>> BEGIN

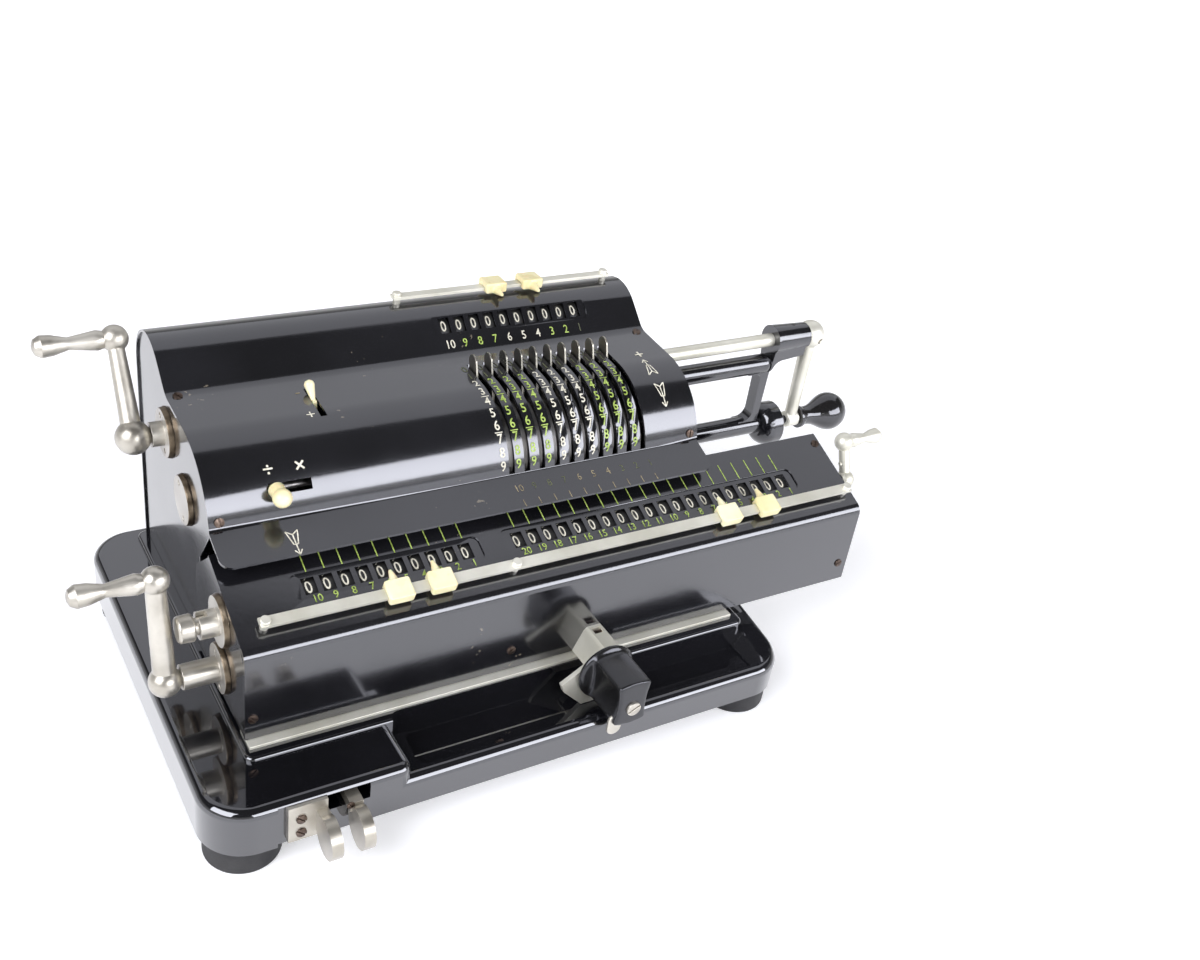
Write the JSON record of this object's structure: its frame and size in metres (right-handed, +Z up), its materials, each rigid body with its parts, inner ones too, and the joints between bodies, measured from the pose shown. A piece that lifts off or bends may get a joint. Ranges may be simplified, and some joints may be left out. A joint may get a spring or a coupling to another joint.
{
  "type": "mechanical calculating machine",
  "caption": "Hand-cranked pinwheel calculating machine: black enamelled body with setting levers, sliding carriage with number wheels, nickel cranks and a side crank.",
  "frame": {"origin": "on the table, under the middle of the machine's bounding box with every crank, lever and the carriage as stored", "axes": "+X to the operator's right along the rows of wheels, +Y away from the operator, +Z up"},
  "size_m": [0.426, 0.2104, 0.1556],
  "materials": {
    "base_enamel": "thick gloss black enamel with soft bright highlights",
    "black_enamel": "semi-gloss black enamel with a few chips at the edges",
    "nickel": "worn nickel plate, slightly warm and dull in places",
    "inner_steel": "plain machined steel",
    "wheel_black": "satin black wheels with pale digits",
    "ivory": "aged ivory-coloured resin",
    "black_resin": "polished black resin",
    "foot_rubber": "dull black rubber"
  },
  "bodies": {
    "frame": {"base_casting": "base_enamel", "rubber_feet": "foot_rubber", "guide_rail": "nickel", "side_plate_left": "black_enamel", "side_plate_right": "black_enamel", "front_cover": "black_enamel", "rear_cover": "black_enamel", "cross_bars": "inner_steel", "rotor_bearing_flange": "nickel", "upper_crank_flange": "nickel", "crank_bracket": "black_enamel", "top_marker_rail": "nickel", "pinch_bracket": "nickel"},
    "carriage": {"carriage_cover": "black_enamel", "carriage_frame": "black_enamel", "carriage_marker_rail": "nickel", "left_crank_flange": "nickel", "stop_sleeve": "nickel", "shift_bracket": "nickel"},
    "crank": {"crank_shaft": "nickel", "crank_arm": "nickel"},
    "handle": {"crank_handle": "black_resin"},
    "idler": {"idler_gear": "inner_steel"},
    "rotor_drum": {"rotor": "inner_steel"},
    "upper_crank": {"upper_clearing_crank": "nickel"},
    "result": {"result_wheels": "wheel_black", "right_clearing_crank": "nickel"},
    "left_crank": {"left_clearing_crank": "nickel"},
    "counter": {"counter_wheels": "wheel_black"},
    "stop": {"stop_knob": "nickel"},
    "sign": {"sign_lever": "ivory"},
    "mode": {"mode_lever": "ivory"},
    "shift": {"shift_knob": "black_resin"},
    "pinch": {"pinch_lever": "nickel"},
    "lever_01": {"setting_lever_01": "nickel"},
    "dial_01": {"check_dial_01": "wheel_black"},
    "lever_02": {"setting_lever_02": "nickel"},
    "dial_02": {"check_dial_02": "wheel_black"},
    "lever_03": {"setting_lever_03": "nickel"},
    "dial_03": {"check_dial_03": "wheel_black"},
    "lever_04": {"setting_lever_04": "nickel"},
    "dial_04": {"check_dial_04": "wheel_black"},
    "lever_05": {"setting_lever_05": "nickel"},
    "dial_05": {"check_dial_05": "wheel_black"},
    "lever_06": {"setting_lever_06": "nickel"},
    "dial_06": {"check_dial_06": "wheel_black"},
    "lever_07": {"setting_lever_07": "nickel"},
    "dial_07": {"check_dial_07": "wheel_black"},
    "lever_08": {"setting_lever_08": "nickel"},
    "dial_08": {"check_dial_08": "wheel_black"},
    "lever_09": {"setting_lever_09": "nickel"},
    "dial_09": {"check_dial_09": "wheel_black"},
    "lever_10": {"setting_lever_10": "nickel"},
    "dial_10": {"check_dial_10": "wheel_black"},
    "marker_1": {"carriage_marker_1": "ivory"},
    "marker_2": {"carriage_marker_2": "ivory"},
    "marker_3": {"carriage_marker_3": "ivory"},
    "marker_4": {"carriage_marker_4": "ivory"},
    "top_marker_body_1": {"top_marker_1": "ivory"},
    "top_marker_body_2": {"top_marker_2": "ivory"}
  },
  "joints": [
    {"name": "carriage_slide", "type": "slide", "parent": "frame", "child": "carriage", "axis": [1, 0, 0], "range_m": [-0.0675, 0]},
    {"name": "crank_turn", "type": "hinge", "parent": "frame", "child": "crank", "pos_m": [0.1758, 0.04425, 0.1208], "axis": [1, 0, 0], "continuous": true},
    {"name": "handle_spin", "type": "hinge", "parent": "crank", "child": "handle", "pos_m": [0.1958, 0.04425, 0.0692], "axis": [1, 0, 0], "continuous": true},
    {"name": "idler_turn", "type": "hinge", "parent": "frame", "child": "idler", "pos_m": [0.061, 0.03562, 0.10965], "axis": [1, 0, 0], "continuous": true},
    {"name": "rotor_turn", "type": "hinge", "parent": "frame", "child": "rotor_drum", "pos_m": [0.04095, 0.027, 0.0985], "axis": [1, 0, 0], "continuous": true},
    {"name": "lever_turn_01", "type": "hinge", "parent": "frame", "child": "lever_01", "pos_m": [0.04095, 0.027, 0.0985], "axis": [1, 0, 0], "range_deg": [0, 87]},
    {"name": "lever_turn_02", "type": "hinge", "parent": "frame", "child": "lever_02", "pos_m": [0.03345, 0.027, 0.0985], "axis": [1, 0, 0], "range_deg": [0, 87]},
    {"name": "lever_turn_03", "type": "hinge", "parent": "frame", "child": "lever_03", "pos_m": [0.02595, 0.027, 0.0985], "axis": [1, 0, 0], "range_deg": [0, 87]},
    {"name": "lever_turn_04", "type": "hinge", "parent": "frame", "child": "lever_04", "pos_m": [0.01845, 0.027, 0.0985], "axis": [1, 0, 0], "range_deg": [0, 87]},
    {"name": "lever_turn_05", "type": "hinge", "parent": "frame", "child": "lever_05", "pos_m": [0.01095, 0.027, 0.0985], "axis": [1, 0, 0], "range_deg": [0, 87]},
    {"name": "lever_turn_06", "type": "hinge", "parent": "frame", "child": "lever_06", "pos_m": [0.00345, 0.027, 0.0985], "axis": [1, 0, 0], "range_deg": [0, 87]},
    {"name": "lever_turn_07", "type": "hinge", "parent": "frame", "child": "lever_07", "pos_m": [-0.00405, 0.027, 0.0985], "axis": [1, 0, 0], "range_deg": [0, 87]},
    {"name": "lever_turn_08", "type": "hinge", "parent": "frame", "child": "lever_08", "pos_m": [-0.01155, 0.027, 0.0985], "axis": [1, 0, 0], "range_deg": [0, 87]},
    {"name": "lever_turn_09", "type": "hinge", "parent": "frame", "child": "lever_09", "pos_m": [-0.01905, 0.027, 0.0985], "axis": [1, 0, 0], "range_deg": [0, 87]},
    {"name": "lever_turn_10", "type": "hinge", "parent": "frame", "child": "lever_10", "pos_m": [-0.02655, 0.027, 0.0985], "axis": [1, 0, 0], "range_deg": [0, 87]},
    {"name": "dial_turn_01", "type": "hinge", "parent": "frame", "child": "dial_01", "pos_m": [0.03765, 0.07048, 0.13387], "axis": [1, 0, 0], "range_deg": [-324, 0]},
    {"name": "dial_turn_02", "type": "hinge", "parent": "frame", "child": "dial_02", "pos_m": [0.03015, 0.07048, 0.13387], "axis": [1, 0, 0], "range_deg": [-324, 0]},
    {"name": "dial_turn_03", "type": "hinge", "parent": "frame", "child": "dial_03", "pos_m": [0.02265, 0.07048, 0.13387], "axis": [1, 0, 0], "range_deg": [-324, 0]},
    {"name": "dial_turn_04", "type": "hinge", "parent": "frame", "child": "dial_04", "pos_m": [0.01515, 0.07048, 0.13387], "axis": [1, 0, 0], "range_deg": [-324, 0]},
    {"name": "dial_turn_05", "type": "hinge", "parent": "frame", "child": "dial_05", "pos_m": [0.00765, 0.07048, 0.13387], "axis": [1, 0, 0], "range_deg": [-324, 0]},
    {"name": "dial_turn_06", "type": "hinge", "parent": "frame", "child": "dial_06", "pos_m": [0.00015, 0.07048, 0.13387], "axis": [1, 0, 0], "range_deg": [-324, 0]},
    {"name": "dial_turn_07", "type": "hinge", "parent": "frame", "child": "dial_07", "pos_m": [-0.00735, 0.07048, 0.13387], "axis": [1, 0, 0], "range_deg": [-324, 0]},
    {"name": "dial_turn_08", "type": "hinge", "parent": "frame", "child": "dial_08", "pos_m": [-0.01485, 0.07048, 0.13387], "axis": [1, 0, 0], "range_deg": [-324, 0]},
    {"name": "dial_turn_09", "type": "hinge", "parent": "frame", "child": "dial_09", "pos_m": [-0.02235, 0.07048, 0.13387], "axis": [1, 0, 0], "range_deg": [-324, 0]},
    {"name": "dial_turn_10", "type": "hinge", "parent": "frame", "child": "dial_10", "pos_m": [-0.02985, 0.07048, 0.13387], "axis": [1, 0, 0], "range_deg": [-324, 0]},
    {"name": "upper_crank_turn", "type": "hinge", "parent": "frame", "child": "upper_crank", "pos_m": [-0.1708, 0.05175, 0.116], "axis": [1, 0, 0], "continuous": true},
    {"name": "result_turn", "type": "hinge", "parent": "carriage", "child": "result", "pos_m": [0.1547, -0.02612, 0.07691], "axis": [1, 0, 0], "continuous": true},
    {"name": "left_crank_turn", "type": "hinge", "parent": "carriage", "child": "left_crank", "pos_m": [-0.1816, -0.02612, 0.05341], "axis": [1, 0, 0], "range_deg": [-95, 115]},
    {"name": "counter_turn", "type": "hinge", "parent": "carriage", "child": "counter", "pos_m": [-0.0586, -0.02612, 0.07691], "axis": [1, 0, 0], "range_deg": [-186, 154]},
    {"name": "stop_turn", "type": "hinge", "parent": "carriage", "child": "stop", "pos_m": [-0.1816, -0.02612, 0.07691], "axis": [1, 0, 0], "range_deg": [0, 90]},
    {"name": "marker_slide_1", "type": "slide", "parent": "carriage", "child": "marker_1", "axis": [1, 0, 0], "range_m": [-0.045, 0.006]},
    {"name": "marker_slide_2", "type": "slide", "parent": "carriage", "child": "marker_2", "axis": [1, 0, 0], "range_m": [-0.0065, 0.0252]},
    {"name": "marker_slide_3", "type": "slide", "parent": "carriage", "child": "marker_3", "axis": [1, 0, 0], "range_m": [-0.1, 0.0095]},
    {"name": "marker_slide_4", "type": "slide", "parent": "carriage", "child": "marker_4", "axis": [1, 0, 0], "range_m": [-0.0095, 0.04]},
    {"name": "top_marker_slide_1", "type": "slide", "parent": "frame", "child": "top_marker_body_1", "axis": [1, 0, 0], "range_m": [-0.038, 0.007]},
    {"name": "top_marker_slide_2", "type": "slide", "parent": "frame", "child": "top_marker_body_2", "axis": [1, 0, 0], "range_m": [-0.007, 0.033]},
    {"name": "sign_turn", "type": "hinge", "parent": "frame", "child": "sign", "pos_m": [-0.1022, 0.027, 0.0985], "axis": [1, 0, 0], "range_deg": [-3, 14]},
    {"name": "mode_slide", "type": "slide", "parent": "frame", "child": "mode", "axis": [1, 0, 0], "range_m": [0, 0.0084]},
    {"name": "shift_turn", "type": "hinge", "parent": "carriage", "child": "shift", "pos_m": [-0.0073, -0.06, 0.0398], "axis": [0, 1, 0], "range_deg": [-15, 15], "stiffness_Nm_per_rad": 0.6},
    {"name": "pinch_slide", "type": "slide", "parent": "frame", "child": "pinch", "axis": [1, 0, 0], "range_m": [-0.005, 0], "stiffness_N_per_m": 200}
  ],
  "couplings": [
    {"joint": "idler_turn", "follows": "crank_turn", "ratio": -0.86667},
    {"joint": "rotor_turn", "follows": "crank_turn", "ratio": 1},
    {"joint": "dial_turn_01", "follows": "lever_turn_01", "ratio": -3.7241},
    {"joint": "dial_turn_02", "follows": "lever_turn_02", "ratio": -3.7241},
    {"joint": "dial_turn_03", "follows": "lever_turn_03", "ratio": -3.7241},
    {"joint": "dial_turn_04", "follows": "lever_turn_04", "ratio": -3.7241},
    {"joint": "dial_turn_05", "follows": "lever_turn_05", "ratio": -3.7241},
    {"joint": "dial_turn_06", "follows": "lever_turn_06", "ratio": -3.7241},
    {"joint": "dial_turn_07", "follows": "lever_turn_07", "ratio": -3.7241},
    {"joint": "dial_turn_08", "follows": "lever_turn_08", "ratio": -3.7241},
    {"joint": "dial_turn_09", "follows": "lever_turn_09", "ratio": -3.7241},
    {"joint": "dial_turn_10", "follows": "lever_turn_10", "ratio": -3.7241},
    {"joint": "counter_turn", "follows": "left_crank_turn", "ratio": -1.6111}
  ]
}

>> END
>> BEGIN

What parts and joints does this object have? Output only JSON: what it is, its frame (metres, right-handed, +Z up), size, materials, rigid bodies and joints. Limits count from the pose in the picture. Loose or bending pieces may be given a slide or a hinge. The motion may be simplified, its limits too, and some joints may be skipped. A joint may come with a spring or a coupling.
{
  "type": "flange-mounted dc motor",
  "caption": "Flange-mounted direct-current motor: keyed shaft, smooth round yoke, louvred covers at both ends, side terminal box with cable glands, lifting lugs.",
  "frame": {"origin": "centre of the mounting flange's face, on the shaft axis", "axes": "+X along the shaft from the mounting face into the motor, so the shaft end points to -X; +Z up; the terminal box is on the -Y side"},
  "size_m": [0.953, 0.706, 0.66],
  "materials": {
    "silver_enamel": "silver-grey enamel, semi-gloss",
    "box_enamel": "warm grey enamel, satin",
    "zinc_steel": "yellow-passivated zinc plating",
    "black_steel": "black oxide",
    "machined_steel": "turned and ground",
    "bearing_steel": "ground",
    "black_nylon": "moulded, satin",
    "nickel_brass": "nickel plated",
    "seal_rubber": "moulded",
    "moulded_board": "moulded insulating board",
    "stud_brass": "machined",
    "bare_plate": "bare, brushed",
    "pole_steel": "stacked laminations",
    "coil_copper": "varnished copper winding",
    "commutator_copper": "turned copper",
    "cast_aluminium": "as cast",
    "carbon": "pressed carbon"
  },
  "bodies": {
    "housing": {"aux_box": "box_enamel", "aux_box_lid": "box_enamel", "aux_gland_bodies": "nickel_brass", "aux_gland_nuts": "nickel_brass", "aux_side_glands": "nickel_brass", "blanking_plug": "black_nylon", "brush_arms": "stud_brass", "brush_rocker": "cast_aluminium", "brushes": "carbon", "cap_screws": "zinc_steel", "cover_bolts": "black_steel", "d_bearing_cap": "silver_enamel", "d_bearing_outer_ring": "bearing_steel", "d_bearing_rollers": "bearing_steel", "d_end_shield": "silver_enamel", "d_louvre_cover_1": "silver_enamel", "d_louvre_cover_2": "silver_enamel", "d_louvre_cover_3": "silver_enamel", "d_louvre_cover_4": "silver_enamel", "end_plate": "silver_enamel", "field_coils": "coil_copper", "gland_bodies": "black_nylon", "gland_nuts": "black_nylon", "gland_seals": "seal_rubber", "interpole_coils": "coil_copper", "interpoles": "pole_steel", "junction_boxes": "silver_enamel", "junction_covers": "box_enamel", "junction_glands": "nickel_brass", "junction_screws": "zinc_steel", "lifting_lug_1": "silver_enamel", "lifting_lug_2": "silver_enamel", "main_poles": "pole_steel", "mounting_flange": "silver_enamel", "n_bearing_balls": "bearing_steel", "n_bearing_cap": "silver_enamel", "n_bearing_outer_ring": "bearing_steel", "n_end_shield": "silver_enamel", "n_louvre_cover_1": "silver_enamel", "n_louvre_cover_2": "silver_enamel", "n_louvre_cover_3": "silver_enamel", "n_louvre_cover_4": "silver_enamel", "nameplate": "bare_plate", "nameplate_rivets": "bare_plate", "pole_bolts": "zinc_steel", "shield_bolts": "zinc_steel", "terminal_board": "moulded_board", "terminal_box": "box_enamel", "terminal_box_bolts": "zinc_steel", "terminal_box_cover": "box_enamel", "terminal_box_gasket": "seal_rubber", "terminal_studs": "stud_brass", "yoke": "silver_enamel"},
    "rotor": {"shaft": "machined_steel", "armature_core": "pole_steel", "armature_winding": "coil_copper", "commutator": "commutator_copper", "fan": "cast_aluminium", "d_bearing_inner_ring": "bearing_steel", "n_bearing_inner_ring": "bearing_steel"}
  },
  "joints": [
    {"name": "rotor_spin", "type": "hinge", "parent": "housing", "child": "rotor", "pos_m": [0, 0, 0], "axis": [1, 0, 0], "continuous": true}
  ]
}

>> END
>> BEGIN

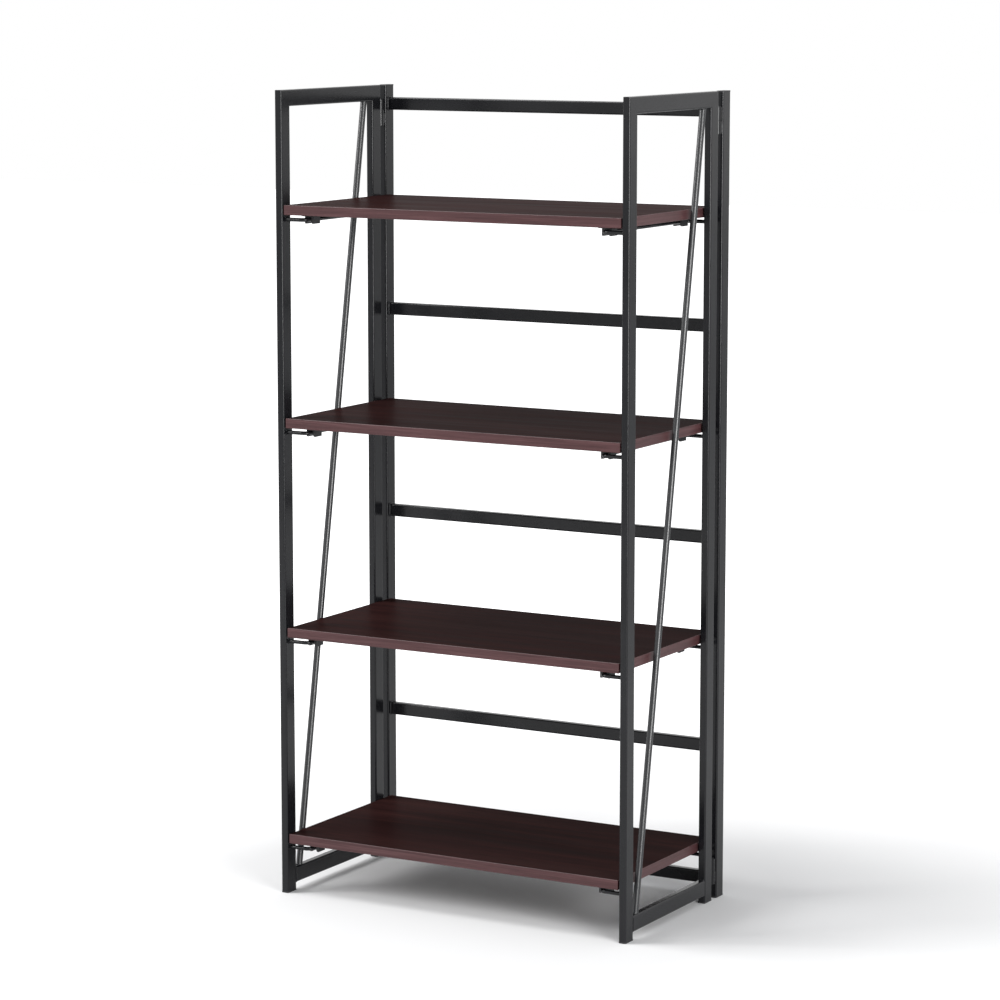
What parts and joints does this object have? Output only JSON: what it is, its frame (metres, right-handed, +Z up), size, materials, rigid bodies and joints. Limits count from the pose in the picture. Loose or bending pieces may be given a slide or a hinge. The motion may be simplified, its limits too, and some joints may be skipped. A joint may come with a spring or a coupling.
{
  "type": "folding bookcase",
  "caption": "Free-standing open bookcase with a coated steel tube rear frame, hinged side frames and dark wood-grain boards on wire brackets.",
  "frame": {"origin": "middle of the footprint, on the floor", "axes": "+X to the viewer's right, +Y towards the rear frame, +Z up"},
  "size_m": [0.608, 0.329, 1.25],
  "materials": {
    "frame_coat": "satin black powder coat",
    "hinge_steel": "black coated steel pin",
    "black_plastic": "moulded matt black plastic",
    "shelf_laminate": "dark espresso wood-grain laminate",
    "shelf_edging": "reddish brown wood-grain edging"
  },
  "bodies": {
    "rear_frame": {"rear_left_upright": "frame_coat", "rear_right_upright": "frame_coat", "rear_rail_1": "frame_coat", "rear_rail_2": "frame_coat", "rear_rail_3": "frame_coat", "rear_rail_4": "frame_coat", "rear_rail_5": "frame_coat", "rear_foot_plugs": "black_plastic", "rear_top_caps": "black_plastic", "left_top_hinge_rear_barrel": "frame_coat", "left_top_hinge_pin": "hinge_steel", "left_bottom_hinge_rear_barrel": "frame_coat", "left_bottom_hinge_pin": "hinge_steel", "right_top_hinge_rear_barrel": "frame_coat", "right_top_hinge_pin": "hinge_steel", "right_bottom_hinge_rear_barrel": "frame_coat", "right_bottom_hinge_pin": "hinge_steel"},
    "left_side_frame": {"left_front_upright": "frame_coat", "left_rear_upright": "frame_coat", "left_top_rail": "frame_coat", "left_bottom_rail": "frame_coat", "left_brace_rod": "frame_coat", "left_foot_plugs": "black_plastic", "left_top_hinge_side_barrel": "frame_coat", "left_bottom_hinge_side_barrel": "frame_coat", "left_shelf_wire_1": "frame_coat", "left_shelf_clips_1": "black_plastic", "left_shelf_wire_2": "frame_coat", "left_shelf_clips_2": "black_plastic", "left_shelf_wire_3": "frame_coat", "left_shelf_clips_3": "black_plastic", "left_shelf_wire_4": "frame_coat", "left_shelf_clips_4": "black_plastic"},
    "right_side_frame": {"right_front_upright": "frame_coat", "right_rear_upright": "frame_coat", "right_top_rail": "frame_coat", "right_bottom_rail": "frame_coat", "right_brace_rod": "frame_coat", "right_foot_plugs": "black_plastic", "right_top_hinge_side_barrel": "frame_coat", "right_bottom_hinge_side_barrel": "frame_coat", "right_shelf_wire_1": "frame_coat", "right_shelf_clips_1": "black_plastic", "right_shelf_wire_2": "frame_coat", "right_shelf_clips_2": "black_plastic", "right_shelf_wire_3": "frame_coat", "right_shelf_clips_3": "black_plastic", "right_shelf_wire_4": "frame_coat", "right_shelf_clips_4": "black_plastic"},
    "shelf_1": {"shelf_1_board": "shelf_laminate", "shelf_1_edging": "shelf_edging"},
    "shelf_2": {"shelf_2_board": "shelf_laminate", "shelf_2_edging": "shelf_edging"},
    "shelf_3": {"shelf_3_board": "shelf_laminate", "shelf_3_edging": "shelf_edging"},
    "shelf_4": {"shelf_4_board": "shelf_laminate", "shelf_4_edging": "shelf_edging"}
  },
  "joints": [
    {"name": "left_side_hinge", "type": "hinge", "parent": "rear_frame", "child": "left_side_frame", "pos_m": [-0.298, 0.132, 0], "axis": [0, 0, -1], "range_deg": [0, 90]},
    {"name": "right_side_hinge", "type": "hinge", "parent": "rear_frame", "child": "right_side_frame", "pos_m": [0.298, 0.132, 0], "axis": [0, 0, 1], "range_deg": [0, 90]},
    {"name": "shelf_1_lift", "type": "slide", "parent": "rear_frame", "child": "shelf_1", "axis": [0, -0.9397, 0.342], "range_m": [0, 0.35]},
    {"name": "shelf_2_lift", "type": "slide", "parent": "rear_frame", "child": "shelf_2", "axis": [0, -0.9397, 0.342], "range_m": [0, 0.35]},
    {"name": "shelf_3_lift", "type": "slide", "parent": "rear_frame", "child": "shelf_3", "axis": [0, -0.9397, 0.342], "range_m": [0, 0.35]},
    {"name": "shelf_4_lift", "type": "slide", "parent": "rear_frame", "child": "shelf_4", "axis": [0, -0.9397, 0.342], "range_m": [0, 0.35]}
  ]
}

>> END

[What to do]:
Identify how many lines in the entries above contain the word "with" and provide only that figure.

[Task output]:
10